--- BEGIN Information provided ---

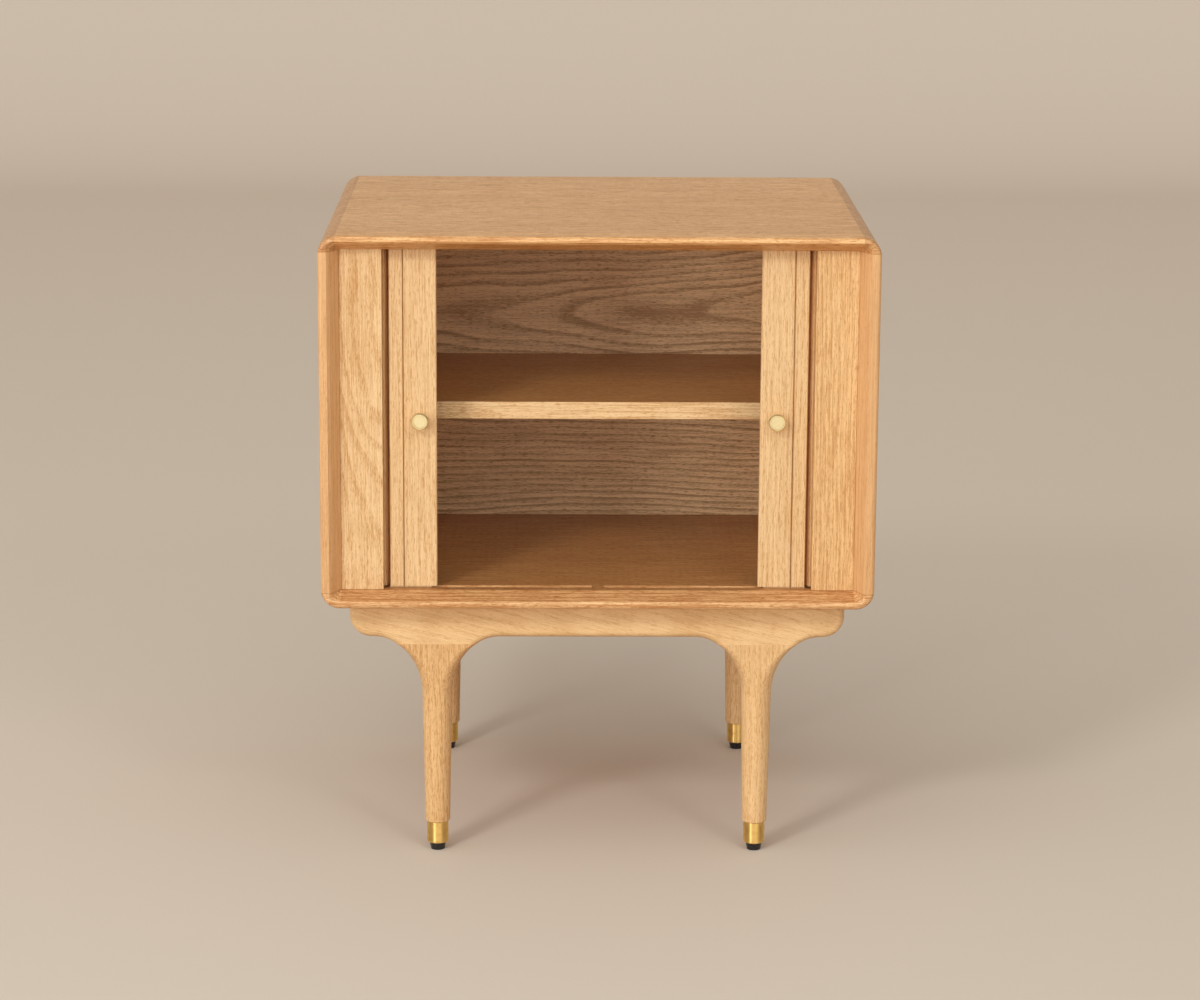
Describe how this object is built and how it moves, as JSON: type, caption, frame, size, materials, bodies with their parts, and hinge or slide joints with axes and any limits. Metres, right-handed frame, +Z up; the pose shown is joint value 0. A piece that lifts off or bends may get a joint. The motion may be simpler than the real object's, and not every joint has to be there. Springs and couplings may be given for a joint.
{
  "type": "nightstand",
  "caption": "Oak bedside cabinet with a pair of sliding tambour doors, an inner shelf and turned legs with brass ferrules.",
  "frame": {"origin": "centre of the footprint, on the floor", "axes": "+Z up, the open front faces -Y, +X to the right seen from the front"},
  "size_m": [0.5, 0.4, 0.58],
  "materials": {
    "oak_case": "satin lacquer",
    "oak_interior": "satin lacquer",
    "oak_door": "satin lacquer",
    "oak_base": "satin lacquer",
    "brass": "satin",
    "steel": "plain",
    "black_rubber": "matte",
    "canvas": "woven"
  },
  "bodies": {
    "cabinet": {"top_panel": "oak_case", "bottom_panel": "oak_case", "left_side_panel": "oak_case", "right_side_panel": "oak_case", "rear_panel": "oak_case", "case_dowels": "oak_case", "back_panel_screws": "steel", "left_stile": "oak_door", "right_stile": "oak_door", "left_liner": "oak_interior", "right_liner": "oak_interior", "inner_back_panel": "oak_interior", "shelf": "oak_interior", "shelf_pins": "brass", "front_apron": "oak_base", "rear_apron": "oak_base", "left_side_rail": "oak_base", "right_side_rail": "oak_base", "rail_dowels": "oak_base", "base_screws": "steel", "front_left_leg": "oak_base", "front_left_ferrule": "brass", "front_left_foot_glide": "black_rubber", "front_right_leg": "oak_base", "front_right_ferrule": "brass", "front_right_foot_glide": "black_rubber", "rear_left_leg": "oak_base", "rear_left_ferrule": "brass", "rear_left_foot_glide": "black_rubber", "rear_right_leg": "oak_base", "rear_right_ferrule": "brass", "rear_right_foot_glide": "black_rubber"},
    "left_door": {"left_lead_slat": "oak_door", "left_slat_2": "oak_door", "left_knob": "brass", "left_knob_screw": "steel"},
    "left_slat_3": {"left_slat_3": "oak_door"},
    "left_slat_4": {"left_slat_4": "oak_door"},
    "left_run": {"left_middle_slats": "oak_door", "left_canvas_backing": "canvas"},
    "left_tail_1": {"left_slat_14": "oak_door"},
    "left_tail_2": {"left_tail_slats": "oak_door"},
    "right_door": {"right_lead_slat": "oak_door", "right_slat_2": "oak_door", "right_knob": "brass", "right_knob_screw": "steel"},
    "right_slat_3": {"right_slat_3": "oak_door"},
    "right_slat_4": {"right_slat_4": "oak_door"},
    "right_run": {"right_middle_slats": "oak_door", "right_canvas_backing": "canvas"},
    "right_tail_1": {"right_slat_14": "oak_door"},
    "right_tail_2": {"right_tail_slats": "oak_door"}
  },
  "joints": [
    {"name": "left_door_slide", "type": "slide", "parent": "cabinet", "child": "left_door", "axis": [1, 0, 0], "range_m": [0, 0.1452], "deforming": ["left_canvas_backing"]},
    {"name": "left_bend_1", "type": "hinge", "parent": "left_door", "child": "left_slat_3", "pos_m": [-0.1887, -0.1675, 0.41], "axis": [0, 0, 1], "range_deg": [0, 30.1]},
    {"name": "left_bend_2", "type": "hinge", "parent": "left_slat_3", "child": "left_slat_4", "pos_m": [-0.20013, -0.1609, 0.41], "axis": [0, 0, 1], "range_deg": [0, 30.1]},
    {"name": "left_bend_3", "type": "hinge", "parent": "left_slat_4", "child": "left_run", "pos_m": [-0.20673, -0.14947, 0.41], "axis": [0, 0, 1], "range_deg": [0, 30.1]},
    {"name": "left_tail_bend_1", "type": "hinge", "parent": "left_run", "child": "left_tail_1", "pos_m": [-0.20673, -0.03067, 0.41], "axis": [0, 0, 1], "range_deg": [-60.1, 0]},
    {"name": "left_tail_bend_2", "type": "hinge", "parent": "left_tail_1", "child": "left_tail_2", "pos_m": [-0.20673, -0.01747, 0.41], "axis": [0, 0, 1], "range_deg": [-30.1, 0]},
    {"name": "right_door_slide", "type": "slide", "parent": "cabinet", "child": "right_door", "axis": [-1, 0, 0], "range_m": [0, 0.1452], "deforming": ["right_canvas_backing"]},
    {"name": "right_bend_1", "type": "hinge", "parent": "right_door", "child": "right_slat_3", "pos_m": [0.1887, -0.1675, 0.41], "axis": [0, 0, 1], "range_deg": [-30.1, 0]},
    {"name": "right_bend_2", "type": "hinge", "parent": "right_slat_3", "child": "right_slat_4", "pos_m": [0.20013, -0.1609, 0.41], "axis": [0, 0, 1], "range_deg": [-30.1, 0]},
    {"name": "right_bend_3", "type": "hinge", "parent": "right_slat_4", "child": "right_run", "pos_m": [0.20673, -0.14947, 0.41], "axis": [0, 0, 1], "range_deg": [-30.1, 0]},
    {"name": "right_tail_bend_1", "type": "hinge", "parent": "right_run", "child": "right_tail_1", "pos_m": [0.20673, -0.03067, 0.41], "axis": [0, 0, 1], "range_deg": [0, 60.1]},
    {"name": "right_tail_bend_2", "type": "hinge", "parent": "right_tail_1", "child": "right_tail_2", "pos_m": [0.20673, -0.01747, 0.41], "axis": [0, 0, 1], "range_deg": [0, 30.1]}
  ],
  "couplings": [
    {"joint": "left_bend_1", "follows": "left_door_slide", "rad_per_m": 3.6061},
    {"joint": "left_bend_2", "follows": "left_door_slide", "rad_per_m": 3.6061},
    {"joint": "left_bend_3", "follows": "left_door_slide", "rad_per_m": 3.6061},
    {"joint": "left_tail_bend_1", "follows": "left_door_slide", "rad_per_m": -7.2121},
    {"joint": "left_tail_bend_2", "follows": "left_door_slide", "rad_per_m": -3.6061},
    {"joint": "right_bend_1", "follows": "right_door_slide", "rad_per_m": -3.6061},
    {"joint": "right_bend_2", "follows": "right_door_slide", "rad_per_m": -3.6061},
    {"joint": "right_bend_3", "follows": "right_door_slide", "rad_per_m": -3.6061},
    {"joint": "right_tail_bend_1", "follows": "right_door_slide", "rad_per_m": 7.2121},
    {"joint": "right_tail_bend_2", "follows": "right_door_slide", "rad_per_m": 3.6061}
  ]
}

--- END Information provided ---

◆ Brief: Return the material exactly as it stands.

◆ Reply to the exercise:
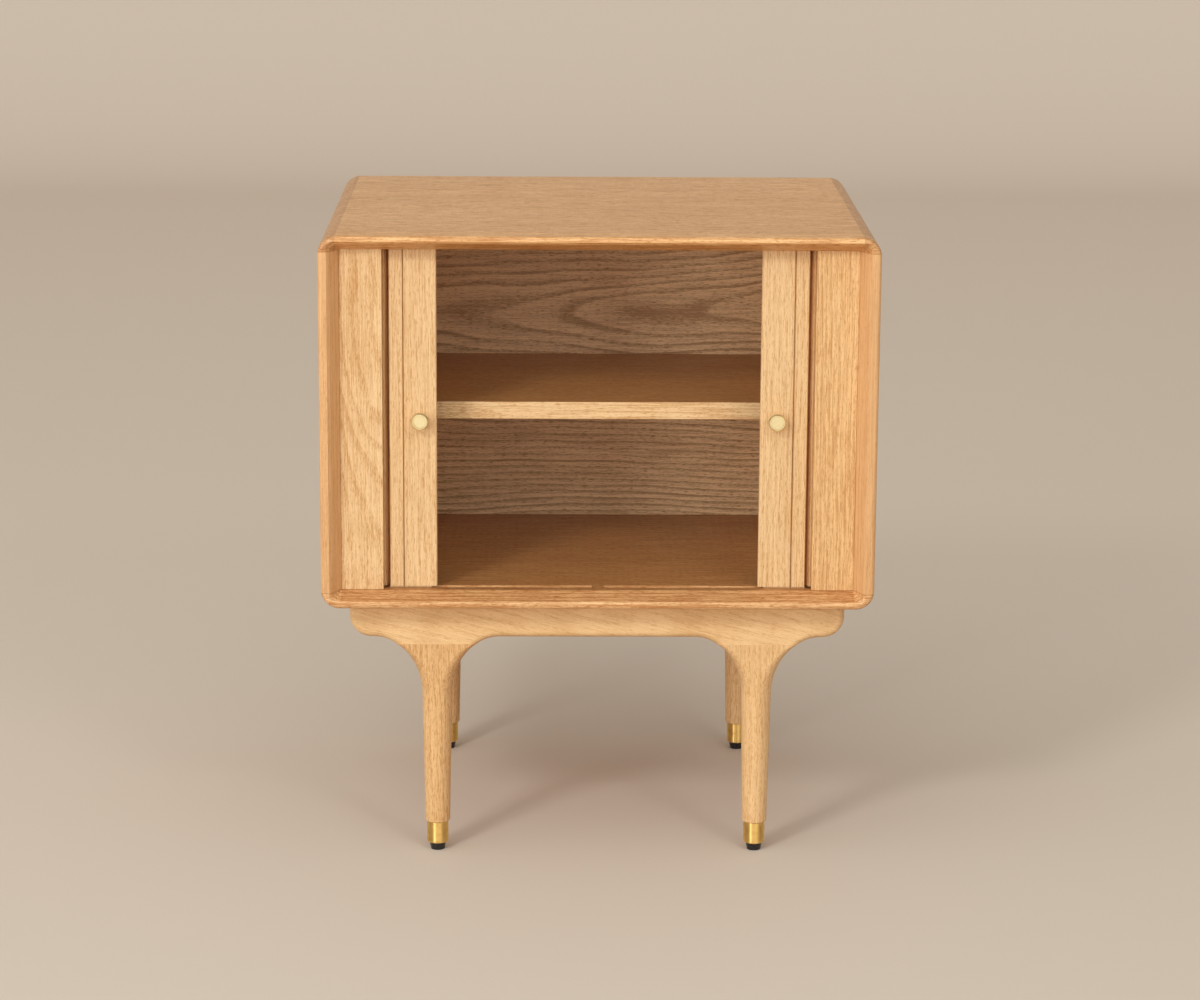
Describe how this object is built and how it moves, as JSON: type, caption, frame, size, materials, bodies with their parts, and hinge or slide joints with axes and any limits. Metres, right-handed frame, +Z up; the pose shown is joint value 0. A piece that lifts off or bends may get a joint. The motion may be simpler than the real object's, and not every joint has to be there. Springs and couplings may be given for a joint.
{
  "type": "nightstand",
  "caption": "Oak bedside cabinet with a pair of sliding tambour doors, an inner shelf and turned legs with brass ferrules.",
  "frame": {"origin": "centre of the footprint, on the floor", "axes": "+Z up, the open front faces -Y, +X to the right seen from the front"},
  "size_m": [0.5, 0.4, 0.58],
  "materials": {
    "oak_case": "satin lacquer",
    "oak_interior": "satin lacquer",
    "oak_door": "satin lacquer",
    "oak_base": "satin lacquer",
    "brass": "satin",
    "steel": "plain",
    "black_rubber": "matte",
    "canvas": "woven"
  },
  "bodies": {
    "cabinet": {"top_panel": "oak_case", "bottom_panel": "oak_case", "left_side_panel": "oak_case", "right_side_panel": "oak_case", "rear_panel": "oak_case", "case_dowels": "oak_case", "back_panel_screws": "steel", "left_stile": "oak_door", "right_stile": "oak_door", "left_liner": "oak_interior", "right_liner": "oak_interior", "inner_back_panel": "oak_interior", "shelf": "oak_interior", "shelf_pins": "brass", "front_apron": "oak_base", "rear_apron": "oak_base", "left_side_rail": "oak_base", "right_side_rail": "oak_base", "rail_dowels": "oak_base", "base_screws": "steel", "front_left_leg": "oak_base", "front_left_ferrule": "brass", "front_left_foot_glide": "black_rubber", "front_right_leg": "oak_base", "front_right_ferrule": "brass", "front_right_foot_glide": "black_rubber", "rear_left_leg": "oak_base", "rear_left_ferrule": "brass", "rear_left_foot_glide": "black_rubber", "rear_right_leg": "oak_base", "rear_right_ferrule": "brass", "rear_right_foot_glide": "black_rubber"},
    "left_door": {"left_lead_slat": "oak_door", "left_slat_2": "oak_door", "left_knob": "brass", "left_knob_screw": "steel"},
    "left_slat_3": {"left_slat_3": "oak_door"},
    "left_slat_4": {"left_slat_4": "oak_door"},
    "left_run": {"left_middle_slats": "oak_door", "left_canvas_backing": "canvas"},
    "left_tail_1": {"left_slat_14": "oak_door"},
    "left_tail_2": {"left_tail_slats": "oak_door"},
    "right_door": {"right_lead_slat": "oak_door", "right_slat_2": "oak_door", "right_knob": "brass", "right_knob_screw": "steel"},
    "right_slat_3": {"right_slat_3": "oak_door"},
    "right_slat_4": {"right_slat_4": "oak_door"},
    "right_run": {"right_middle_slats": "oak_door", "right_canvas_backing": "canvas"},
    "right_tail_1": {"right_slat_14": "oak_door"},
    "right_tail_2": {"right_tail_slats": "oak_door"}
  },
  "joints": [
    {"name": "left_door_slide", "type": "slide", "parent": "cabinet", "child": "left_door", "axis": [1, 0, 0], "range_m": [0, 0.1452], "deforming": ["left_canvas_backing"]},
    {"name": "left_bend_1", "type": "hinge", "parent": "left_door", "child": "left_slat_3", "pos_m": [-0.1887, -0.1675, 0.41], "axis": [0, 0, 1], "range_deg": [0, 30.1]},
    {"name": "left_bend_2", "type": "hinge", "parent": "left_slat_3", "child": "left_slat_4", "pos_m": [-0.20013, -0.1609, 0.41], "axis": [0, 0, 1], "range_deg": [0, 30.1]},
    {"name": "left_bend_3", "type": "hinge", "parent": "left_slat_4", "child": "left_run", "pos_m": [-0.20673, -0.14947, 0.41], "axis": [0, 0, 1], "range_deg": [0, 30.1]},
    {"name": "left_tail_bend_1", "type": "hinge", "parent": "left_run", "child": "left_tail_1", "pos_m": [-0.20673, -0.03067, 0.41], "axis": [0, 0, 1], "range_deg": [-60.1, 0]},
    {"name": "left_tail_bend_2", "type": "hinge", "parent": "left_tail_1", "child": "left_tail_2", "pos_m": [-0.20673, -0.01747, 0.41], "axis": [0, 0, 1], "range_deg": [-30.1, 0]},
    {"name": "right_door_slide", "type": "slide", "parent": "cabinet", "child": "right_door", "axis": [-1, 0, 0], "range_m": [0, 0.1452], "deforming": ["right_canvas_backing"]},
    {"name": "right_bend_1", "type": "hinge", "parent": "right_door", "child": "right_slat_3", "pos_m": [0.1887, -0.1675, 0.41], "axis": [0, 0, 1], "range_deg": [-30.1, 0]},
    {"name": "right_bend_2", "type": "hinge", "parent": "right_slat_3", "child": "right_slat_4", "pos_m": [0.20013, -0.1609, 0.41], "axis": [0, 0, 1], "range_deg": [-30.1, 0]},
    {"name": "right_bend_3", "type": "hinge", "parent": "right_slat_4", "child": "right_run", "pos_m": [0.20673, -0.14947, 0.41], "axis": [0, 0, 1], "range_deg": [-30.1, 0]},
    {"name": "right_tail_bend_1", "type": "hinge", "parent": "right_run", "child": "right_tail_1", "pos_m": [0.20673, -0.03067, 0.41], "axis": [0, 0, 1], "range_deg": [0, 60.1]},
    {"name": "right_tail_bend_2", "type": "hinge", "parent": "right_tail_1", "child": "right_tail_2", "pos_m": [0.20673, -0.01747, 0.41], "axis": [0, 0, 1], "range_deg": [0, 30.1]}
  ],
  "couplings": [
    {"joint": "left_bend_1", "follows": "left_door_slide", "rad_per_m": 3.6061},
    {"joint": "left_bend_2", "follows": "left_door_slide", "rad_per_m": 3.6061},
    {"joint": "left_bend_3", "follows": "left_door_slide", "rad_per_m": 3.6061},
    {"joint": "left_tail_bend_1", "follows": "left_door_slide", "rad_per_m": -7.2121},
    {"joint": "left_tail_bend_2", "follows": "left_door_slide", "rad_per_m": -3.6061},
    {"joint": "right_bend_1", "follows": "right_door_slide", "rad_per_m": -3.6061},
    {"joint": "right_bend_2", "follows": "right_door_slide", "rad_per_m": -3.6061},
    {"joint": "right_bend_3", "follows": "right_door_slide", "rad_per_m": -3.6061},
    {"joint": "right_tail_bend_1", "follows": "right_door_slide", "rad_per_m": 7.2121},
    {"joint": "right_tail_bend_2", "follows": "right_door_slide", "rad_per_m": 3.6061}
  ]
}